CCS: Healthcare misses the opportunity to think about cultural awareness and faith as one of the largest decision-making criteria for individuals … Patient experience is not necessarily something that people associate with diversity and inclusion. But if you think about immigrants, refugees, if you think about people who have English as a second language, people who have never experienced an American healthcare system, people who have different traditions for sickness, [as well as] dying and death and the LGBT community, you can imagine that there was a huge body of work there that wasn’t necessarily associated with diversity prior to us forming what was then called the UPMC Center for Engagement and Inclusion.
You’re the founder of the Dignity & Respect Campaign, which promotes inclusion and diversity at work and in organizations. What’s the origin story?
CCS: There’s a longer story about why the Dignity & Respect Campaign got started, and it has to do with trying to get an apartment in Pittsburgh and it not working out in a way that made me feel respected … It was probably the first time that I connected the word dignity and respect together because it was the absence of respect that for me was feeling like it was challenging my dignity … I had two options: I could take up my Berkeley roots and put up some picket signs outside and turn it into more than perhaps it was, or I could do something about it that perhaps will let other people learn.
What’s the day-to-day experience like taking on a role like yours at Twitter?

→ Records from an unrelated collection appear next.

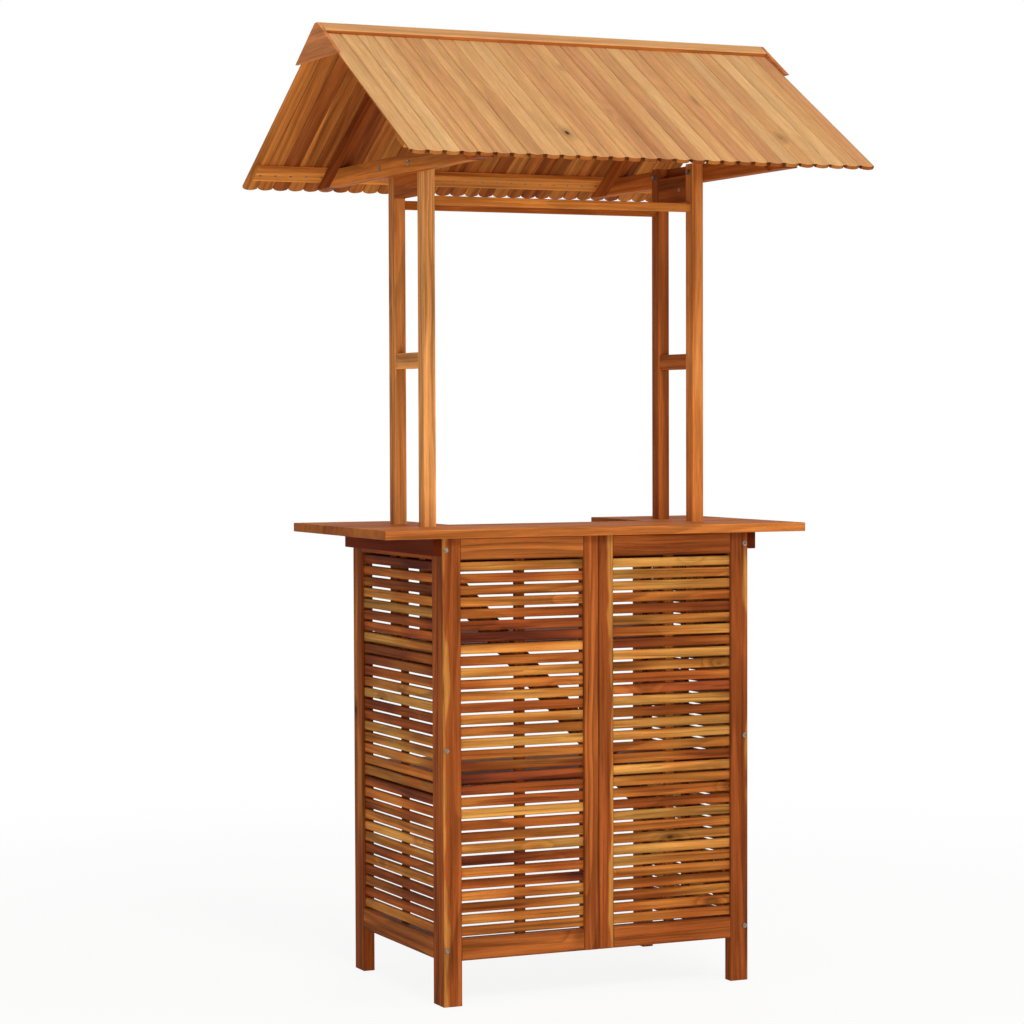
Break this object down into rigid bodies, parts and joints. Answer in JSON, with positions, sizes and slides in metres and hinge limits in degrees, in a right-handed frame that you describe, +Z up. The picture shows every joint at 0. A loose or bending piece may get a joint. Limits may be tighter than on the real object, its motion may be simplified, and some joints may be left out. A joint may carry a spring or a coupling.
{
  "type": "outdoor bar table",
  "caption": "Free-standing wooden garden bar with slatted panels, a boarded counter with a server's bay, posts with rungs and a small gable roof of scalloped boards.",
  "frame": {"origin": "middle of the footprint on the ground, under the middle of the ridge", "axes": "+X along the ridge to the guests' right, -Y towards the guests, +Z up"},
  "size_m": [1.13, 1.06, 2.17],
  "materials": {
    "panel_wood": "oiled hardwood, orange brown, with darker and paler streaks",
    "slat_wood": "oiled hardwood, slat by slat from golden to dark brown",
    "shelf_wood": "oiled hardwood, plain sawn",
    "counter_wood": "oiled hardwood boards with a soft sheen",
    "cleat_wood": "dark brown stained hardwood",
    "post_wood": "oiled hardwood, warm honey brown",
    "truss_wood": "oiled hardwood, darker red brown",
    "board_wood": "oiled hardwood boards, pale honey",
    "plate_wood": "oiled hardwood, reddish brown",
    "steel": "zinc plated steel, slightly brushed"
  },
  "bodies": {
    "root": {"front_left_outer_stile": "panel_wood", "front_left_inner_stile": "panel_wood", "front_left_rails": "panel_wood", "front_left_slats": "slat_wood", "front_right_outer_stile": "panel_wood", "front_right_inner_stile": "panel_wood", "front_right_rails": "panel_wood", "front_right_slats": "slat_wood", "left_side_front_stile": "panel_wood", "left_side_rear_stile": "panel_wood", "left_side_rails": "panel_wood", "left_side_slats": "slat_wood", "right_side_front_stile": "panel_wood", "right_side_rear_stile": "panel_wood", "right_side_rails": "panel_wood", "right_side_slats": "slat_wood", "front_slat_battens": "panel_wood", "left_side_slat_batten": "panel_wood", "right_side_slat_batten": "panel_wood", "front_brace": "panel_wood", "panel_bolts": "steel", "left_upper_shelf_bar": "shelf_wood", "right_upper_shelf_bar": "shelf_wood", "left_lower_shelf_bar": "shelf_wood", "right_lower_shelf_bar": "shelf_wood", "upper_shelf_boards": "shelf_wood", "lower_shelf_boards": "shelf_wood", "counter_front_boards": "counter_wood", "counter_left_boards": "counter_wood", "counter_right_boards": "counter_wood", "left_outer_cleat": "cleat_wood", "right_outer_cleat": "cleat_wood", "left_bay_cleat": "cleat_wood", "right_bay_cleat": "cleat_wood", "counter_bearers": "cleat_wood", "front_left_post": "post_wood", "rear_left_post": "post_wood", "front_right_post": "post_wood", "rear_right_post": "post_wood", "left_rung": "post_wood", "right_rung": "post_wood", "left_head_rail": "truss_wood", "right_head_rail": "truss_wood", "front_cross_rail": "truss_wood", "rear_cross_rail": "truss_wood", "left_tie_beam": "truss_wood", "right_tie_beam": "truss_wood", "front_left_rafter": "truss_wood", "rear_left_rafter": "truss_wood", "front_right_rafter": "truss_wood", "rear_right_rafter": "truss_wood", "frame_bolts": "steel", "front_roof_battens": "truss_wood", "rear_roof_battens": "truss_wood", "front_roof_boards": "board_wood", "rear_roof_boards": "board_wood", "front_ridge_cap": "board_wood", "rear_ridge_cap": "board_wood", "left_gable_plate": "plate_wood", "right_gable_plate": "plate_wood"}
  },
  "joints": []
}
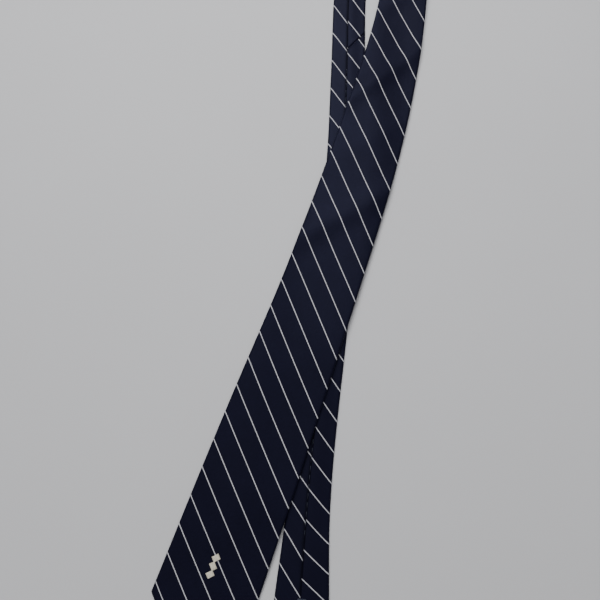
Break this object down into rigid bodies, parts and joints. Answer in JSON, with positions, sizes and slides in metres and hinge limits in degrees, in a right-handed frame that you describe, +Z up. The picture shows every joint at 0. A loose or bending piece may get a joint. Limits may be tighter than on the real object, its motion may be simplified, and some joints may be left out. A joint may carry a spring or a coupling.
{
  "type": "necktie",
  "caption": "Striped silk necktie folded at the neck and laid flat, front blade over tail, with lined tips, keeper loop, labels and stitched seams.",
  "frame": {"origin": "centre of the folded tie's footprint, on the surface it lies on", "axes": "+Y towards the fold at the neck, +Z up out of the surface, +X to the right seen from above with the tips nearest"},
  "size_m": [0.2345, 0.7294, 0.0126],
  "materials": {
    "striped_silk": "navy woven silk twill with narrow silver diagonal stripes, soft satin sheen",
    "interlining_wool": "brushed off-white wool canvas",
    "tipping_silk": "plain navy satin lining",
    "label_satin": "blank woven satin label, dark navy with a woven border",
    "care_satin": "blank white satin ribbon",
    "motif_thread": "cream satin-stitch embroidery thread",
    "navy_thread": "twisted navy sewing thread"
  },
  "bodies": {
    "tail": {"tail_shell": "striped_silk", "tail_join_stitches": "navy_thread", "tail_slip_stitch": "navy_thread", "neck_shell_tail_side": "striped_silk", "tail_interlining": "interlining_wool"},
    "tail_tip": {"tail_tip_shell": "striped_silk", "tail_tip_interlining": "interlining_wool", "tail_tipping": "tipping_silk", "tail_bar_tack": "navy_thread"},
    "blade": {"blade_shell": "striped_silk", "blade_join_stitches": "navy_thread", "blade_slip_stitch": "navy_thread", "neck_shell_blade_side": "striped_silk", "blade_interlining": "interlining_wool", "keeper_tab_left": "striped_silk", "keeper_tab_right": "striped_silk", "maker_label": "label_satin", "label_tack_left": "navy_thread", "label_tack_right": "navy_thread", "care_label": "care_satin"},
    "keeper": {"keeper_band": "striped_silk"},
    "blade_tip": {"blade_tip_shell": "striped_silk", "blade_tip_interlining": "interlining_wool", "blade_tipping": "tipping_silk", "blade_bar_tack": "navy_thread", "embroidered_motif": "motif_thread", "spare_thread_loop": "navy_thread"}
  },
  "joints": [
    {"name": "neck_fold", "type": "hinge", "parent": "tail", "child": "blade", "pos_m": [0.07595, 0.36607, 0.0063], "axis": [-1, 0, 0], "range_deg": [0, 178]},
    {"name": "blade_tip_turn_up", "type": "hinge", "parent": "blade", "child": "blade_tip", "pos_m": [-0.05505, -0.25999, 0.00744], "axis": [-0.9382, 0.3461, 0], "range_deg": [0, 160]},
    {"name": "tail_tip_turn_up", "type": "hinge", "parent": "tail", "child": "tail_tip", "pos_m": [0.00048, -0.2902, 0.0042], "axis": [-0.997, 0.078, 0], "range_deg": [0, 140]},
    {"name": "keeper_loop_open", "type": "slide", "parent": "blade", "child": "keeper", "axis": [0, 0, -1], "range_m": [0, 0.003], "stiffness_N_per_m": 20}
  ]
}
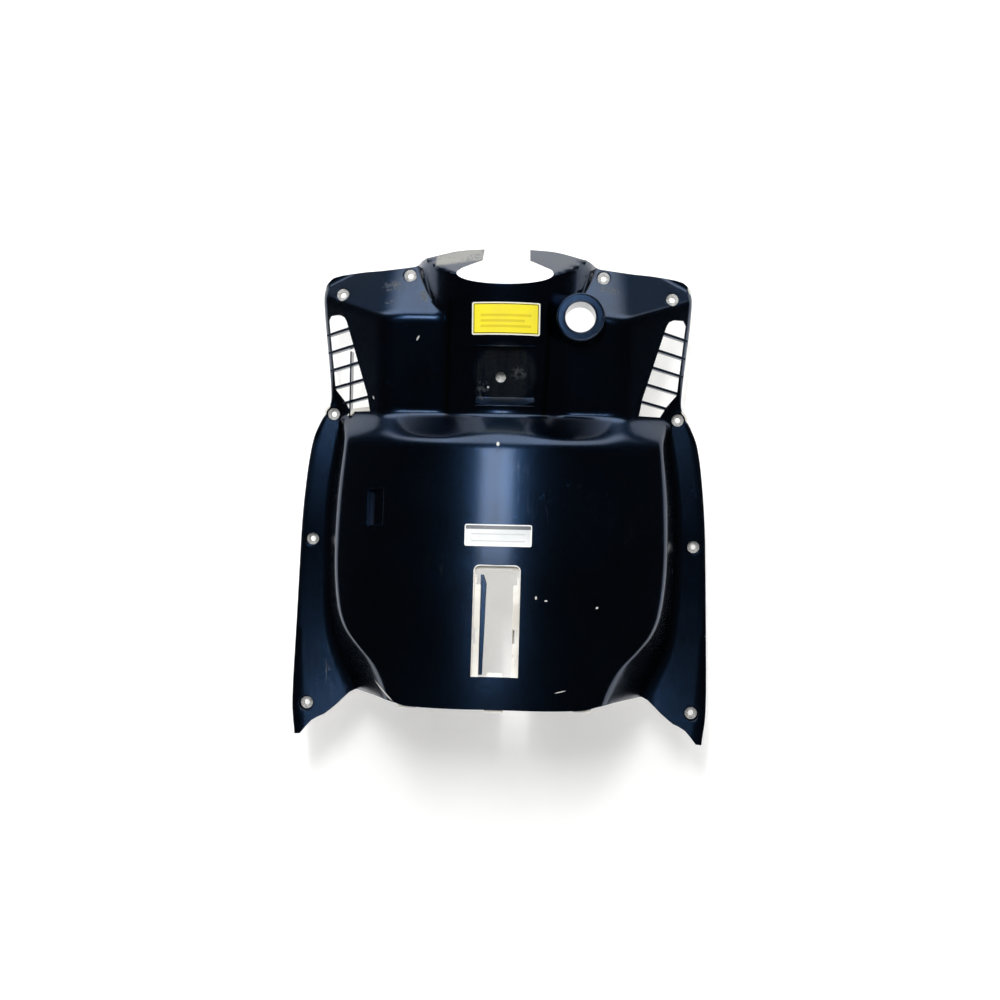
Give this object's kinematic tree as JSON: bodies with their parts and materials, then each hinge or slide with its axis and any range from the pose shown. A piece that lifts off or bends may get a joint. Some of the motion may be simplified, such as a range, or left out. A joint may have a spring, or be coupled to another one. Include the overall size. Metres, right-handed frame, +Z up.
{
  "type": "scooter inner panel",
  "caption": "Inner leg shield panel of a scooter: a bulged glossy plastic sheet with horns round the steering column, vented wings, a lock boss, a hook recess and a service slot.",
  "frame": {"origin": "midway between the axes of the two middle screw holes, in the middle of the wall they go through", "axes": "+X to the rider's right, +Y forwards into the panel, away from the rider, +Z up along the panel"},
  "size_m": [0.4082, 0.1477, 0.479],
  "materials": {
    "paint": "glossy dark navy metallic lacquer, worn",
    "yellow_film": "printed film",
    "pale_film": "printed film"
  },
  "bodies": {
    "root": {"inner_panel": "paint", "neck_label": "yellow_film", "slot_label": "pale_film"}
  },
  "joints": []
}
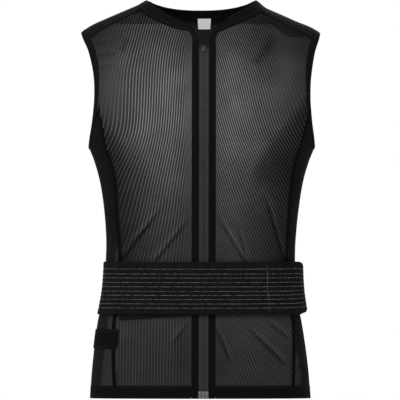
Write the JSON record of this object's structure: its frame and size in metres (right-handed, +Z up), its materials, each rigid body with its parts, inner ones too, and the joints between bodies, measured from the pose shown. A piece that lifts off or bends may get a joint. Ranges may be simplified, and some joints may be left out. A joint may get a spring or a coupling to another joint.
{
  "type": "back protector vest",
  "caption": "Sleeveless zip-front mesh vest in its worn shape, with a padded back protector and a wide elastic kidney belt that closes over the front.",
  "frame": {"origin": "midway between the two neck points, at their height, where the shoulders carry the vest", "axes": "+Z up, the front faces -Y, the wearer's left is at +X"},
  "size_m": [0.4089, 0.2637, 0.6811],
  "materials": {
    "rib_mesh": "see-through ribbed mesh",
    "side_mesh": "closely knitted mesh",
    "smooth_cloth": "smooth stretch cloth",
    "binding": "folded elastic binding",
    "zip_tape": "woven tape",
    "zip_plastic": "half gloss",
    "zip_metal": "dull grey metal",
    "pad_cover": "cloth over foam",
    "elastic": "ribbed elastic webbing",
    "label": "plain satin"
  },
  "bodies": {
    "root": {"front_mesh_right": "rib_mesh", "front_mesh_left": "rib_mesh", "side_panel_right": "side_mesh", "side_panel_left": "side_mesh", "back_panel": "rib_mesh", "front_seam_right": "binding", "front_seam_left": "binding", "back_seam_right": "binding", "back_seam_left": "binding", "shoulder_yoke_right": "smooth_cloth", "shoulder_yoke_left": "smooth_cloth", "armhole_binding_right": "binding", "armhole_binding_left": "binding", "neck_band": "smooth_cloth", "hem_band": "smooth_cloth", "zip_band_right": "smooth_cloth", "zip_band_left": "smooth_cloth", "zip_tape_right": "zip_tape", "zip_tape_left": "zip_tape", "zip_coil": "zip_plastic", "zip_slider": "zip_plastic", "zip_end_box": "zip_metal", "back_protector": "pad_cover", "belt_back": "elastic", "belt_under_wing": "elastic", "belt_over_wing": "elastic", "neck_label": "label", "side_patch": "smooth_cloth"}
  },
  "joints": []
}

CCS: They believe in the mission of informing and uniting the world. They believe that the platform has the ability to do just that, and I would say the way inclusion and diversity fit into that picture is that in order for us to unite in a world, we must all acknowledge that we’re not all going to be the same, and we have to create space for all of us to coexist.
Give us your view of the current diversity landscape in the tech world.
CCS: One of the things that I’ve learned over the course of doing this work for many years is the absence of diversity often has more to do with favoritism than it has to do with discrimination. What I mean by that is that people generally hire their friends … I often challenge people: If I asked you to bring five of your friends to this room tomorrow, would your contribution be five people just like you? Or is your network diverse enough to bring diversity with you?
What goals do you have on your bucket list — personally or professionally?
CCS: I believe that we will see great things continue to come from Twitter, continue to come from our purpose of uniting people on our platform, helping people to understand what’s happening in the world beyond their own communities, understanding what they can do to help unite the world. To be a part of a team and an organization that is at the forefront of doing that, [there is] not a better place to be. That is my bucket list. To be able to do that is the bucket list experience.